Mitigation and Defensive Strategy
Infrastructure Hardening
- Rapid firmware patching cycles
- Secure boot enforcement
- Service minimization on edge devices
Zero-Trust Segmentation
- Isolation of signaling networks
- Separation of lawful intercept systems
- Restricted lateral routing
Advanced Telemetry
- NetFlow and packet analytics
- Signaling anomaly detection
- Centralized infrastructure logging
Credential Defense
- Privileged credential rotation
- Multi-factor authentication on network gear
- AAA monitoring and anomaly alerts
Firmware Integrity Monitoring
- Cryptographic validation
- Hardware attestation
- Supply chain verification
Regional and Global Cybersecurity Impact
This campaign reinforces several macro-level trends shaping the cyber threat landscape:
- Telecom infrastructure remains a top espionage priority
- State actors favor persistence over disruption
- Network appliances are an expanding attack surface
- Asia-Pacific cyber operations are intensifying
- Multi-operator intelligence campaigns are increasing
As geopolitical competition deepens, telecommunications networks will continue to serve as strategic surveillance platforms for nation-state actors.

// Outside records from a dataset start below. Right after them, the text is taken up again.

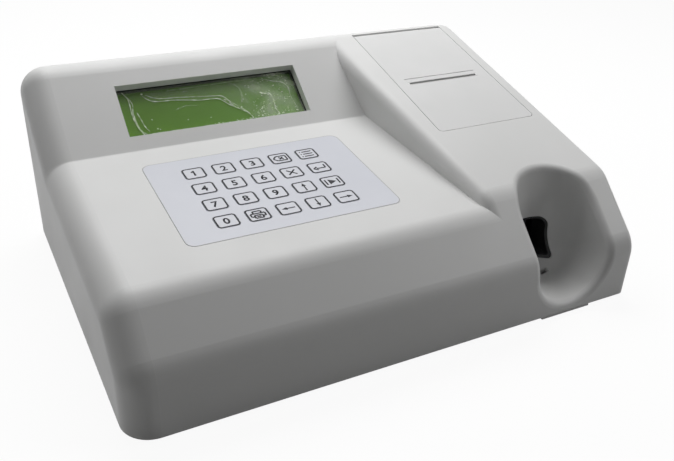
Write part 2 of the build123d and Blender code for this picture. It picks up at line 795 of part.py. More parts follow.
def strip_carriage():
    back = carriage_front + carriage_length
    top = carriage_z + carriage_thickness
    body = box(carriage_left, carriage_left + carriage_width, carriage_front, back, carriage_z, top)
    body = fillet(body.edges().filter_by(Axis.Z).group_by(Axis.Y)[0], 4.0)
    groove = box(well_x - strip_groove / 2, well_x + strip_groove / 2, carriage_front - 1,
                 back - tile_length - 6, top - strip_depth, top + 1)
    body = body - groove
    body = body - box(well_x - tile_width / 2 - 0.1, well_x + tile_width / 2 + 0.1,
                      back - tile_length - 4.1, back - 3.9, top - tile_depth, top + 1)
    for side in (-1, 1):
        x = well_x + side * rod_spacing / 2
        for y1 in (back, back - bushing_back):
            body = body + box(x - 4, x + 4, y1 - bushing_length, y1, rod_level - 4, carriage_z)
            body = body - cyl_y(y1 - bushing_length - 1, y1 + 1, x, rod_level,
                                rod_radius + rod_clearance)
    pitch = math.pi * drive_module
    tip_x, root_x = rack_pitch_x - 0.9 * drive_module, rack_pitch_x + 1.2 * drive_module
    slope = math.tan(math.radians(20))
    count = int((back - rack_front) / pitch)
    first = pinion_y + pitch / 2 - pitch * int((pinion_y - rack_front) / pitch)
    half = pitch / 4 - 0.07
    for i in range(count):
        y = first + pitch * i
        if y + pitch / 2 > back:
            continue
        wide = half + (root_x - rack_pitch_x) * slope
        narrow = half - (rack_pitch_x - tip_x) * slope
        tooth = Polyline((root_x, y - wide), (tip_x, y - narrow), (tip_x, y + narrow),
                         (root_x, y + wide), close=True)
        body = body + Pos(0, 0, top - rack_width) * extrude(make_face(tooth.edges()),
                                                            amount=rack_width)
    return body + box(root_x, carriage_left, rack_front, back, top - rack_width, top)


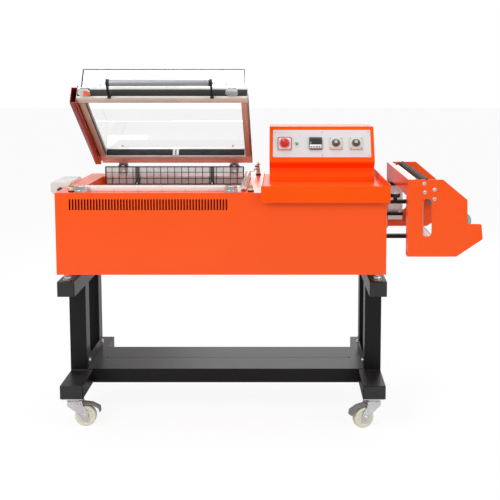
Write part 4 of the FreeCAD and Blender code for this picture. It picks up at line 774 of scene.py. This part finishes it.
def makeJaws(values):
    print("jaws")
    low, high = corners("front_jaw")
    side, sideHigh = corners("right_jaw")
    strips = Shape()
    middle = low.y + 20
    half = values["tape"] / 2
    # release tape over the raised strips, and phenolic bars along both edges of the front jaw
    strips.box("tapeBrown", (low.x + 2, middle - half + 2, high.z), (high.x - 2, middle + half - 2,
               high.z + values["tapeThick"]), 0)
    strips.box("whitePaint", (low.x, low.y - 1.5, low.z + 0.5), (high.x, low.y, high.z - 3.5), 0.4)
    strips.box("phenolic", (low.x, middle + 8, high.z - 4), (high.x, low.y + 39, high.z - 2.2), 0.4)
    for n in range(7):
        x = low.x + 24 + n * (high.x - low.x - 48) / 6
        strips.screw((x, low.y + 6.5, high.z - 3), "z", 2.8, "zinc")
        strips.screw((x, low.y - 1.5, low.z + 5.2), (0, -1, 0), 2.6, "zinc")
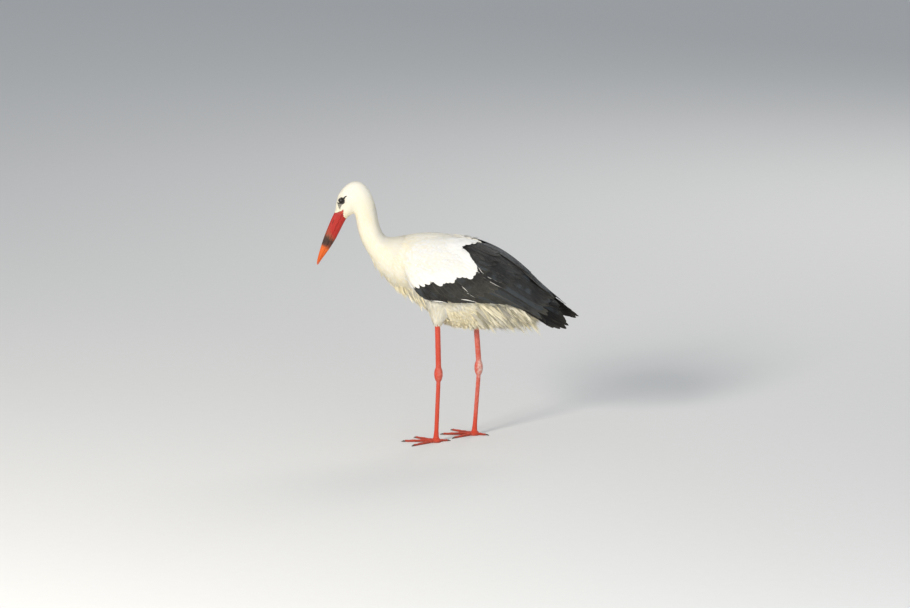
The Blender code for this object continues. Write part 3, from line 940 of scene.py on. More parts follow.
def leg_skin():
    """Red scaly skin of the legs, with a chalky wash and darker creases."""
    def paint(nodes):
        scales = nodes.effect("Small scales", Size=1.0 / sizes().leg_scale, Groove=0.16)
        soft = nodes.effect("Soft variation", Broad=22.0, Fine=140.0)
        base = nodes.mixed(scales["Each"] * 0.30, paints().leg, TINTS["leg scale"])
        wash = (nodes.mark("wash") * (0.35 + soft["Fine"] * 0.65)).clamped()
        base = nodes.mixed(wash, base, paints().leg_wash)
        base = nodes.mixed(scales["Groove"] * 0.28, base, TINTS["leg crease"])
        soil = (nodes.mark("soil") * (0.4 + soft["Fine"] * 0.5)).clamped()
        nodes.give(Base_Color=nodes.mixed(soil, base, TINTS["leg soil"]), Roughness=0.42 + wash * 0.3)
        nodes.bumped(scales["Height"] + nodes.mark("scute") * 1.4, distance=0.0005, strength=0.9)
    return finish("Leg skin", paint, Specular_IOR_Level=0.45)


def bill_horn():
    """Red horn, soiled dusky halfway down and orange to the tip, with fine streaks along it."""
    def paint(nodes):
        along, angle = nodes.mark("along"), nodes.mark("angle")
        facing, upward = angle.maths("COSINE", angle), angle.maths("SINE", angle)
        streak = nodes.noise(nodes.new("CombineXYZ", X=along * 7.0, Y=facing * 6.0, Z=upward * 6.0), 1.6, 5.0, 0.6)
        soft = nodes.effect("Soft variation", Broad=45.0, Fine=320.0)
        shifted = along + (streak - 0.5) * 0.20
        base = nodes.mixed(shifted.ranged(0.58, 0.66), paints().bill, paints().bill_tip)
        tip_streak = shifted.ranged(0.70, 1.0) * streak.ranged(0.42, 0.60, 0.7, 0.0)
        base = nodes.mixed(tip_streak, base, TINTS["bill streak"])
        base = nodes.mixed(along.ranged(0.0, 0.10, 0.5, 0.0), base, TINTS["bill root"])
        speckle, before_tip = 0.45 + soft["Broad"] * 0.55, shifted.ranged(0.60, 0.67, 1.0, 0.0)
        mud = (shifted + facing * 0.08).ranged(0.30, 0.46, 0.0, 0.85) * before_tip
        base = nodes.mixed((mud * speckle).clamped(), base, TINTS["bill mud"])
        band = (shifted + facing * 0.02).ranged(0.41, 0.51) * before_tip
        base = nodes.mixed((band * (0.45 + speckle * 0.55)).clamped(), base, paints().bill_soil)
        # painted shade inside the nostril slit
        base = nodes.mixed(nodes.mark("dark") * 0.85, base, TINTS["nostril"])
        nodes.give(Base_Color=base, Roughness=0.40 + (band + soft["Fine"]) * 0.14)
        nodes.bumped(streak * 1.2 + soft["Fine"] * 0.25, distance=0.0005, strength=0.7)
    return finish("Bill horn", paint, Specular_IOR_Level=0.34, Coat_Weight=0.05, Coat_Roughness=0.35)


def claw_horn():
    """Dark horn of the claws, paler where it is worn."""
    def paint(nodes):
        soft = nodes.effect("Soft variation", Broad=160.0, Fine=900.0)
        base = nodes.mixed(soft["Broad"] * 0.6, paints().claw, TINTS["worn claw"])
        nodes.give(Base_Color=base, Roughness=0.34 + soft["Fine"] * 0.15)
        nodes.bumped(soft["Fine"], distance=0.0002, strength=0.5)
    return finish("Claw horn", paint, Specular_IOR_Level=0.5)


def eye_glass():
    """A dark brown eye with a black pupil under a clear wet coat."""
    def paint(nodes):
        out, soft = nodes.mark("from_pupil"), nodes.effect("Soft variation", Broad=500.0, Fine=1600.0)
        base = nodes.mixed(soft["Broad"] * 0.5, paints().iris, TINTS["iris fleck"])
        base = nodes.mixed(out.ranged(0.40, 0.46), TINTS["pupil"], base)
        nodes.give(Base_Color=nodes.mixed(out.ranged(0.80, 0.92), base, TINTS["eye rim"]))
    return finish("Eye", paint, Roughness=0.25, Specular_IOR_Level=0.1, Coat_Weight=1.0, Coat_Roughness=0.02)


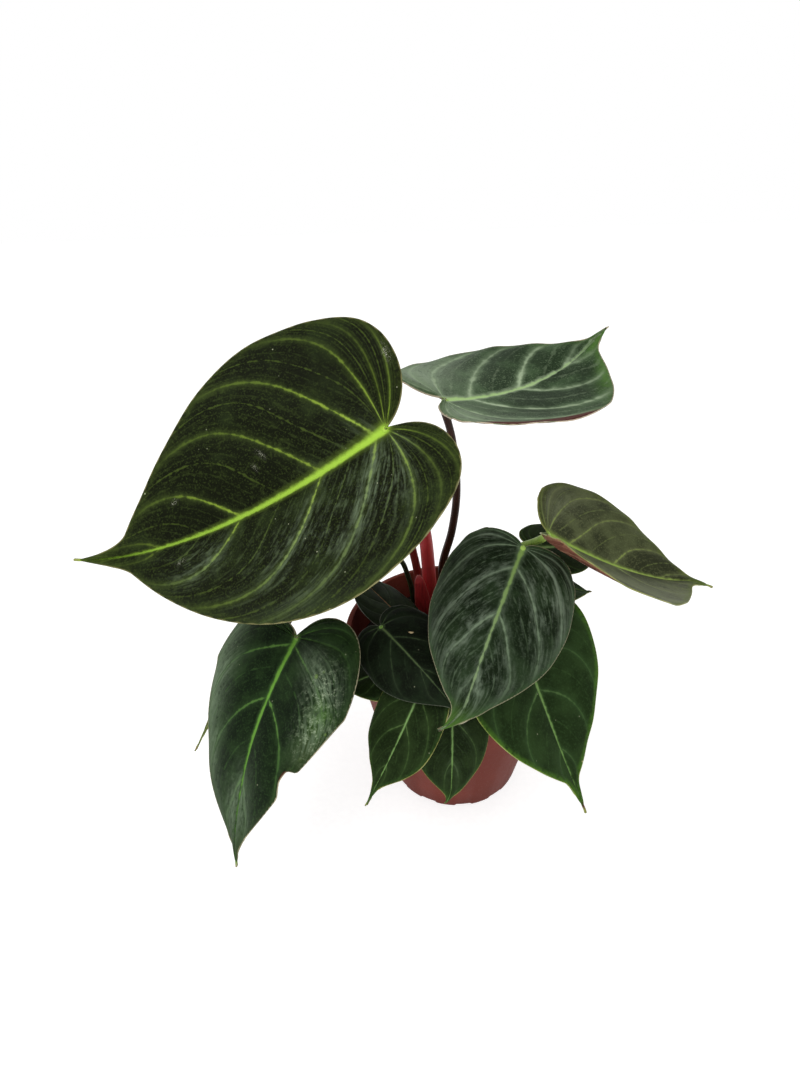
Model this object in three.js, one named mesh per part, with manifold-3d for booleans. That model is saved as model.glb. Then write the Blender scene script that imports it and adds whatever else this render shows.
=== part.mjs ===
// Potted el choco red philodendron: a young plant of fourteen heart-shaped leaves in a round nursery pot.
// Millimetres, +Z up. The origin is the middle of the pot's foot, on the surface it stands on.
import * as THREE from 'three';
import { mergeVertices } from 'three/addons/utils/BufferGeometryUtils.js';
import Module from 'manifold-3d';

const wasm = await Module();
wasm.setup();

// Clearance kept between pieces that touch on the real plant.
const GAP = 0.3;

// Pot: a tapered round pot with a shallow rim band and a notched foot.
const POT_HEIGHT = 100;
const RIM_RADIUS = 60;
const FOOT_RADIUS = 38.4;
const BAND_HEIGHT = 12;
const BAND_STEP = 1.3;
const POT_WALL = 1.8;
const POT_FLOOR = 3;
const POT_SIDES = 48;
const FOOT_NOTCHES = 12;
const NOTCH_WIDTH = 9;
const NOTCH_HEIGHT = 1.6;
const NOTCH_REACH = 6;

// Soil: fills the pot to a little under the rim.
const SOIL_EDGE = 85;
const SOIL_TOP = 88;
const SOIL_SIDES = 36;
const HOLE_DEPTH = 9;
const FOOT_LEVEL = SOIL_TOP - HOLE_DEPTH + GAP;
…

The confirmed intrusion into Singapore’s telecommunications sector by UNC3886 represents a sophisticated infrastructure espionage operation designed for silent, long-term intelligence collection. By embedding within the backbone of national communications, the threat actor gains visibility into governmental, economic, and strategic signals that shape regional power dynamics.
This incident underscores a defining reality of modern cyber conflict: control over information flows is as consequential as control over physical territory. Telecommunications networks are no longer just service platforms — they are intelligence battlegrounds.